Input from Dittus and his research team helped the director narrow the focus of the story and pay cinematic attention to individuals and behaviors likely to pay off in the narrative structure of the film. “Part of the director’s role is to decide what to focus on. It’s helping to recognize what the story is that’s unfolding before you and working out the best way to capture it, taking into account the various limitations we place on ourselves to let nature tell the story.”
Linfield, assistant director Jeff Wilson and the cinematographers were able to focus their efforts over three years of production on shooting footage supporting the film’s theme. “We knew our story would follow a low-ranking female as she tried to make the most of a bad start in life. Of course, we didn’t know exactly what would happen to Maya during the course of production. That’s serendipity,” Linfield says. “But we knew on a daily basis we would primarily be focusing on her and the things that were impacting her life and her struggle.”
The film, narrated by Tina Fey, follows the story of Maya and her son Kip in the complex social hierarchy of a band of toque macaques in the Polonnaruwa area of Sri Lanka, which features spectacular ruins of an ancient civilization, a modern society and a wealth of wildlife.
Director Mark Linfield. Photo by Jeff Wilson.
Monkey Kingdom was filmed over the course of three years, during which time the director says they shot more than 1,000 camera days and amassed nearly a petabyte of data. Eight months of editing and color grading followed.
The primary camera on Monkey Kingdom was Sony’s F65, a 4K camera selected for its image quality, dynamic range and resolution. The camera was customized a bit to reduce its weight—though the camera still weighed 63 pounds with lens and tripod—and the team had Sony change the default strength of the built-in ND filters. The team also used two Sony F55s—for an underwater sequence and a situation that required getting the camera into small holes in the macaques’ home rock.
“As usual with Disney, we could choose our own equipment based on the needs of the project, and shooting with a 35mm sensor would have significant advantages for this type of production,” says Linfield. “We wanted to isolate our monkey subjects from the cluttered background, which is easier to do with a larger sensor. We also wanted the other advances that come with single large CMOS sensors—such as high sensitivity, low noise, wide dynamic range, higher frame rates and more resolution.”
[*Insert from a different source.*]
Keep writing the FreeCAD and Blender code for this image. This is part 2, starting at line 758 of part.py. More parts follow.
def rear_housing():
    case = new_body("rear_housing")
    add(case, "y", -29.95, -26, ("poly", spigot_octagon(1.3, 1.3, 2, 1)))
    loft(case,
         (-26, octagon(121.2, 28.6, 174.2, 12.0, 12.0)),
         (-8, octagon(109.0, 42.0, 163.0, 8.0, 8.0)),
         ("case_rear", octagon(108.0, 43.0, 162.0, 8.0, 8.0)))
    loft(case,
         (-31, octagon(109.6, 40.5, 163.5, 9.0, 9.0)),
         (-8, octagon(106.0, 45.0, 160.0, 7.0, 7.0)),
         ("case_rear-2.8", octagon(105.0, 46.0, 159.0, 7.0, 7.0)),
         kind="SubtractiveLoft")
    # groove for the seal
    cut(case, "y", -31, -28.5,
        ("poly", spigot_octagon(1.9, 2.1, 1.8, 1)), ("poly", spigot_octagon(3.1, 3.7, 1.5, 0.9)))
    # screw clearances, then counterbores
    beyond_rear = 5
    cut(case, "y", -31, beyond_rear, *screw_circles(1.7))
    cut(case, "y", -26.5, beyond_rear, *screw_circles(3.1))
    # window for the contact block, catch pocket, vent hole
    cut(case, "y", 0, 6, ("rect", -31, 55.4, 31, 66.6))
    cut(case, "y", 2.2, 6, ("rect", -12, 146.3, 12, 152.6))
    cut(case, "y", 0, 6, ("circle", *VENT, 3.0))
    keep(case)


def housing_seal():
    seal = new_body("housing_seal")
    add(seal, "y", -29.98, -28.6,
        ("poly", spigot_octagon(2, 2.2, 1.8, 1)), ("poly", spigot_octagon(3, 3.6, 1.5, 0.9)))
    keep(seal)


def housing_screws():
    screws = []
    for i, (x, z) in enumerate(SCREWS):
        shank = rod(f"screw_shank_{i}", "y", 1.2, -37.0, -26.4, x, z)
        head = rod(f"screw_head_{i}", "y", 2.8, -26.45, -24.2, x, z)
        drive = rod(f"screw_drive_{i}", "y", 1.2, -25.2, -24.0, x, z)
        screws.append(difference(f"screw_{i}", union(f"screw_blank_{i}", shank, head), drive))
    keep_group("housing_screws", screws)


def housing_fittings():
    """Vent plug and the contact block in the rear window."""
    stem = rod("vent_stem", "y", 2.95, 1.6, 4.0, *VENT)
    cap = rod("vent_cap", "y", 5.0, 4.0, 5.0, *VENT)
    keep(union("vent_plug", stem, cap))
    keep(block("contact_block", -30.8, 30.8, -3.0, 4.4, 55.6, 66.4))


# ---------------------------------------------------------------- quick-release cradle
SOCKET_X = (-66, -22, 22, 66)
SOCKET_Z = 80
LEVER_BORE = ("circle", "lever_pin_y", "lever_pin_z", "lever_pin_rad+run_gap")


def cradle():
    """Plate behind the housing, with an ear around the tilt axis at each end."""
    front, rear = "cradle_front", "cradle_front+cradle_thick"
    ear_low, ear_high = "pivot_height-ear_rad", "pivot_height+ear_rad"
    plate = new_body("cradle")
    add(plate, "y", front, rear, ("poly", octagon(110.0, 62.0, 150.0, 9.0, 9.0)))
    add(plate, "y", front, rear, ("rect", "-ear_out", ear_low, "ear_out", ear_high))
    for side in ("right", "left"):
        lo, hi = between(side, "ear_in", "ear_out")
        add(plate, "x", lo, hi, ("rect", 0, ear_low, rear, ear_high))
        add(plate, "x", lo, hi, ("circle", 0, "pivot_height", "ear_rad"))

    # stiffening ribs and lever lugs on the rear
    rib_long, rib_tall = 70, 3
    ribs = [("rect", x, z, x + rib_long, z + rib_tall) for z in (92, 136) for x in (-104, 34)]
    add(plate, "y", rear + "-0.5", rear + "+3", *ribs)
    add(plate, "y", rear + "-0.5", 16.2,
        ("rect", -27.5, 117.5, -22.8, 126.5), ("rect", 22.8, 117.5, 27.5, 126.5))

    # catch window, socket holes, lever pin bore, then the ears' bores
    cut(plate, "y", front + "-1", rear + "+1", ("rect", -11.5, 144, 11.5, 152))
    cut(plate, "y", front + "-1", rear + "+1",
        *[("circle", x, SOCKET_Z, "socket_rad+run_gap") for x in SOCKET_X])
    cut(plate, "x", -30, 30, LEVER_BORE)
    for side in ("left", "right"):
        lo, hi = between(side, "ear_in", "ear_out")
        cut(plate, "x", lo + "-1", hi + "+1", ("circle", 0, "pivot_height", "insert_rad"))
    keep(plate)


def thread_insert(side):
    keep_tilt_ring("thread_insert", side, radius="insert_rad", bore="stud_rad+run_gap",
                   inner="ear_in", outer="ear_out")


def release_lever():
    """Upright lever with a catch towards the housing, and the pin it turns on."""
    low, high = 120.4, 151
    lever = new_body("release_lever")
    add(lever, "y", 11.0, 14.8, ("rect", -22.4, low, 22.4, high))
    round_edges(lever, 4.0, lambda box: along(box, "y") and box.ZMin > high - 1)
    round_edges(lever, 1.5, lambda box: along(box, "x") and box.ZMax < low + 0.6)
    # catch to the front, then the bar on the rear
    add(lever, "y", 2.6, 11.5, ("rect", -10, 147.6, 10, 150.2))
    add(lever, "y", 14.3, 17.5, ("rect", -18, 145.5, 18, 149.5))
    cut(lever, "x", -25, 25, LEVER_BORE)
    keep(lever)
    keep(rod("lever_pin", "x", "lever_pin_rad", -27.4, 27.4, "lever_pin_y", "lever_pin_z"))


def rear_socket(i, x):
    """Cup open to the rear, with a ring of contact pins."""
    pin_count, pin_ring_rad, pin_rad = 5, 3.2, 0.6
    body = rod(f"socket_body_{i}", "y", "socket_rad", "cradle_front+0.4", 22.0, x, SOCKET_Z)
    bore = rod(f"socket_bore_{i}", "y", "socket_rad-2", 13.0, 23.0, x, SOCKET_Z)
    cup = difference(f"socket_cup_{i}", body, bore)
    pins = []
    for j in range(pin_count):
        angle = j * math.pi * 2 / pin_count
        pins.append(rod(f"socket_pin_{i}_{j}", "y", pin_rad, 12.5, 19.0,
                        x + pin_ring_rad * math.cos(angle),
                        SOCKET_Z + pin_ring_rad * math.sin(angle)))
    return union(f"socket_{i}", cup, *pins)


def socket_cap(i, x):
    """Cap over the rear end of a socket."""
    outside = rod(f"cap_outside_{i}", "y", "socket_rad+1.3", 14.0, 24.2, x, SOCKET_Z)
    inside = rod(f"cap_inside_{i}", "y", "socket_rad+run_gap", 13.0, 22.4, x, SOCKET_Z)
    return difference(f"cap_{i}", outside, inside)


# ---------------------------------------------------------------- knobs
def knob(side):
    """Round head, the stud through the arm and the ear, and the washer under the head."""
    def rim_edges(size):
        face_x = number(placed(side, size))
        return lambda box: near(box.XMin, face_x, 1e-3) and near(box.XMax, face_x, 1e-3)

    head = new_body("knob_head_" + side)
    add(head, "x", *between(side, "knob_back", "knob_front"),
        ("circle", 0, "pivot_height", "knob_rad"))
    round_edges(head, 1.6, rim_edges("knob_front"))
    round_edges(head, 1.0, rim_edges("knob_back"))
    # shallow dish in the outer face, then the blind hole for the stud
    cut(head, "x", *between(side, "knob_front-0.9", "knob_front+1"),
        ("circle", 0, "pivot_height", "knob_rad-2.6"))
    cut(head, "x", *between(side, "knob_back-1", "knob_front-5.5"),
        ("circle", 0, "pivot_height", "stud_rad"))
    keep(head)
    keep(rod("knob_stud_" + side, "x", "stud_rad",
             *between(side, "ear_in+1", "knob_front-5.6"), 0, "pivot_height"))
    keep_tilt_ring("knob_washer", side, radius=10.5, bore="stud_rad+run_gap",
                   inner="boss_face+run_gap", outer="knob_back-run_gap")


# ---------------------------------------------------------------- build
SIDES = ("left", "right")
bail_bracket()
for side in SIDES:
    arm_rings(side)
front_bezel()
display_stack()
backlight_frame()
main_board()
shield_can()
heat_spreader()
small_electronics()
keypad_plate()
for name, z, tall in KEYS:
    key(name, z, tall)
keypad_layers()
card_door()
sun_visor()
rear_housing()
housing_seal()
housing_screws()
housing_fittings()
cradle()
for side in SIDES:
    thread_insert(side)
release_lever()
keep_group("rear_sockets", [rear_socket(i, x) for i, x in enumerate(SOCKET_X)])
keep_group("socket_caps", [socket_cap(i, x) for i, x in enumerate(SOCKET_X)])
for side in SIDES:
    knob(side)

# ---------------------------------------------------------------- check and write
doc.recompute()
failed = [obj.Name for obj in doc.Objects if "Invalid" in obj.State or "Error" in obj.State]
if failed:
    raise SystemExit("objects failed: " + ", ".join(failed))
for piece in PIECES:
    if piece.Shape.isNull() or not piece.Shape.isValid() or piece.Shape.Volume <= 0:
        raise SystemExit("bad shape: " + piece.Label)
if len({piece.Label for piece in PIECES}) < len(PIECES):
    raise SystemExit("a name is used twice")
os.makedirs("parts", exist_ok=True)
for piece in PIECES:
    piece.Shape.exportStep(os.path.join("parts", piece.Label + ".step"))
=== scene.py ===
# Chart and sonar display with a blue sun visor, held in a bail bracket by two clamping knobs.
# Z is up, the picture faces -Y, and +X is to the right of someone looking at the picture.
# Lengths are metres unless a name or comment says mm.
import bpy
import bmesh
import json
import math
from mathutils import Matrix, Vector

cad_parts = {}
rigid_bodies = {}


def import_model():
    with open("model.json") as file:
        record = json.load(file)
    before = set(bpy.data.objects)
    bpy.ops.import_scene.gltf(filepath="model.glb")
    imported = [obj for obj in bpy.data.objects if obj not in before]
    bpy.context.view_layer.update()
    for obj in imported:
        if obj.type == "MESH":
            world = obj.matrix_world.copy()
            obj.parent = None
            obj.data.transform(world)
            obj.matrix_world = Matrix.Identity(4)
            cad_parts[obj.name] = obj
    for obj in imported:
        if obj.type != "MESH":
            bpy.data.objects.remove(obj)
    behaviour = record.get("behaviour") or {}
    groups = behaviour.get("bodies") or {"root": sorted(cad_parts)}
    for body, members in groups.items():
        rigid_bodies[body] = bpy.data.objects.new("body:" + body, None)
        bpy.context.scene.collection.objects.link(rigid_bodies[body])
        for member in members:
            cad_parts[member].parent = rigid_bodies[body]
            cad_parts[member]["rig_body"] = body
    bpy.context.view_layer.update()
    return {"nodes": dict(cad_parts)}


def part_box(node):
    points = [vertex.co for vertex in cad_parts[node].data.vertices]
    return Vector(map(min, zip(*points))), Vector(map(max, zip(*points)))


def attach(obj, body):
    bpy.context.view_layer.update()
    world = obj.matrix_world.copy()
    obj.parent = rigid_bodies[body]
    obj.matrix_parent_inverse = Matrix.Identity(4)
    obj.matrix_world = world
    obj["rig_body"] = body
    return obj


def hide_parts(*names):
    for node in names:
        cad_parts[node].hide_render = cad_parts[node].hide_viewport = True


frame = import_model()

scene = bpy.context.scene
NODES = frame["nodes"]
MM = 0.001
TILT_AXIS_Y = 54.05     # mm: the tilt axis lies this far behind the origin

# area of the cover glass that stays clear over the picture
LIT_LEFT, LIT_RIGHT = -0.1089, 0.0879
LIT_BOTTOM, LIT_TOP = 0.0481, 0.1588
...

Sony’s F65 was introduced into the marketplace shortly before the Monkey Kingdom shoot began, just as several other Super 35mm digital cinema cameras were becoming popular with wildlife filmmakers. Linfield’s crew found the other options lacking. “Either you needed to use a larger-than-Super 35 area of the sensor to get good image quality—which would restrict our lensing too much—or they didn’t have built-in ND [neutral density] filters, which are really helpful for our genre,” Linfield says. “We were also keen to shoot raw [uncompressed] in-camera, and the F65 was designed with this in mind. One thing we found very hard to argue with in our tests was the image quality.”
Photo by Martyn Colbeck.
Linfield says others may have assumed his crew chose the F65 because of the quality of its 4K imagery, but that wasn’t the case. “When we started this project three years ago, we suspected that 4K would be more established in the cinema, so we wanted to maintain the option of a 4K release. But the camera had a significant edge over its rivals for a 2K delivery. Not only did it have the right combination of operational features, but in our tests you could clearly see the advantages of oversampling in the 2K image. Pictures had such cleanly defined high-frequency detail, which stayed high in contrast until the display ran out of pixels. This was a look we wanted,” Linfield says.
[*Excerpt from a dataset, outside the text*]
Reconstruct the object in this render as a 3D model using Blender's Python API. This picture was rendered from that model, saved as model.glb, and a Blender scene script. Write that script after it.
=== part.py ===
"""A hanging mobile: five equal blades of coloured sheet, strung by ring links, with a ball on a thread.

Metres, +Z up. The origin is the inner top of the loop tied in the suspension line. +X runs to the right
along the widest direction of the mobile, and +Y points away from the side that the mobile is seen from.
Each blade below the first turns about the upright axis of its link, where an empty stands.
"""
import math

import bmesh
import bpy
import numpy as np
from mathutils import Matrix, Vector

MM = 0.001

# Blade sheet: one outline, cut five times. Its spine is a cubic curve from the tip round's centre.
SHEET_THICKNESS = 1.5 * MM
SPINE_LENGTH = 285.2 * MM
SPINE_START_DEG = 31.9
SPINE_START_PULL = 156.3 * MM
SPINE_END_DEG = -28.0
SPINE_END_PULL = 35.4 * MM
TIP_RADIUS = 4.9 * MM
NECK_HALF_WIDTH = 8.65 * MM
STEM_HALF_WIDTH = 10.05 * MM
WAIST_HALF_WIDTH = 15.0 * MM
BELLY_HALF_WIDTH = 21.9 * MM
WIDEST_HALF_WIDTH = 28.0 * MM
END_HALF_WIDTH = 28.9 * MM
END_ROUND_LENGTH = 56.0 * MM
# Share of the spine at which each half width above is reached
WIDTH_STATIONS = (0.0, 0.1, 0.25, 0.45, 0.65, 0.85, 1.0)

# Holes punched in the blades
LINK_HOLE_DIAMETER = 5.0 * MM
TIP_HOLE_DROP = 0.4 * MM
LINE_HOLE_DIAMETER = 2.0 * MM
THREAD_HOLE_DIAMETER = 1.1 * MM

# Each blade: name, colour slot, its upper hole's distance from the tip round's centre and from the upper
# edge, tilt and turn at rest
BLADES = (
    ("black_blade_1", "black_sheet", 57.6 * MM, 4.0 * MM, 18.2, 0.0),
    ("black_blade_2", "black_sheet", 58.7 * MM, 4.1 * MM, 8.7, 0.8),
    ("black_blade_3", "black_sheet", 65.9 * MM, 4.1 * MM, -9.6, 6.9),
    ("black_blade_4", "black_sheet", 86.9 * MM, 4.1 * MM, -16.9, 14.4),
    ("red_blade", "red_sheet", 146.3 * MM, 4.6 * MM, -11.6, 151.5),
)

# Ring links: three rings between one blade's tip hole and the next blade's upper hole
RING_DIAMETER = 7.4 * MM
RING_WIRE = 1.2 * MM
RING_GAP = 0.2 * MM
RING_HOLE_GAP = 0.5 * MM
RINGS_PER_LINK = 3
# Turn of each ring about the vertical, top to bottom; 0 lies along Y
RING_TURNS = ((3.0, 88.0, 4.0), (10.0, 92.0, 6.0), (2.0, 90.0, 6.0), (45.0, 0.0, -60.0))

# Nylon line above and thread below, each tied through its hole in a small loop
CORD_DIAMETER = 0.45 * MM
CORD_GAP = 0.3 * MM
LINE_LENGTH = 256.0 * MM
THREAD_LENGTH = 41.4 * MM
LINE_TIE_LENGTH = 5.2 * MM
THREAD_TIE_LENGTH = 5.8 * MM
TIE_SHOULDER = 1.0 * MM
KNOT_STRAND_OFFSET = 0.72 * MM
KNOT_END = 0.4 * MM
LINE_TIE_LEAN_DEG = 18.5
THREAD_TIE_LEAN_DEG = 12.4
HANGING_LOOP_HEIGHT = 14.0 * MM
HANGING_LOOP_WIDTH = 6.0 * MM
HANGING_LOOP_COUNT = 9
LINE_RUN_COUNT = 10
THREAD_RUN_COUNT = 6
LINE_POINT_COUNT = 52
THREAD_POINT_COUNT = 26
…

“In addition, shooting 4K for 2K gives you the ability to reframe shots,” he adds. “The fact that the F65 has an especially detailed 4K image, with close to 4K resolution in every color channel, and with full 4K on the green channel, means you can push in on the image.”
Thurston also appreciated the F65’s ability to render greens, the primary color of the jungle. “I love the F65. The color depth is amazing. To have 16-bit raw color is extraordinary, but having two green channels means you get the beautiful richness of greens,” Thurston says. “The thing I’m proudest of is a lot of shots actually look very cinematic. It’s quite nice to think two or three people can hike out with an F65 kit with some grip equipment and actually produce theater-quality images.”
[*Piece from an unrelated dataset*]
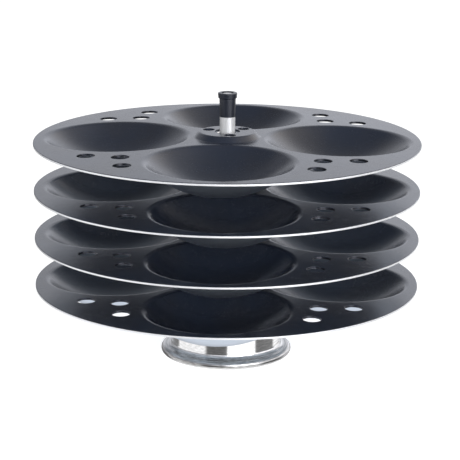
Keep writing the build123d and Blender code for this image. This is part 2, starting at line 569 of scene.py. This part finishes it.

Cameraman Warwick Sloss films the annual termite emergence. Photo by Jeff Wilson.
Other on-site tools that Thurston found useful were the camera’s Wi-Fi connectivity—which allowed assistant camera Robbie Garbutt to control camera functions from a distance, including frame rate and ND, via the F65 iPad app—and the variable frame rate capability. “Having the versatility to go to 120 frames on the F65 was great, particularly for the stuff around water with the monkeys mucking around and making these heroic leaps from 30 feet up in the trees into the water,” Thurston says. “We used the mechanical shutter for up to 60 frames, and we were using a 180-degree shutter to mimic the look we’re used to seeing with film cameras,” Thurston says.
Thurston came away from the shoot thinking of his primate friends as extended family. “If they look after each other in a close-knit society, they can live quite a long time,” he says. “You’ll see that they’re stronger as a team than they would be as individuals.”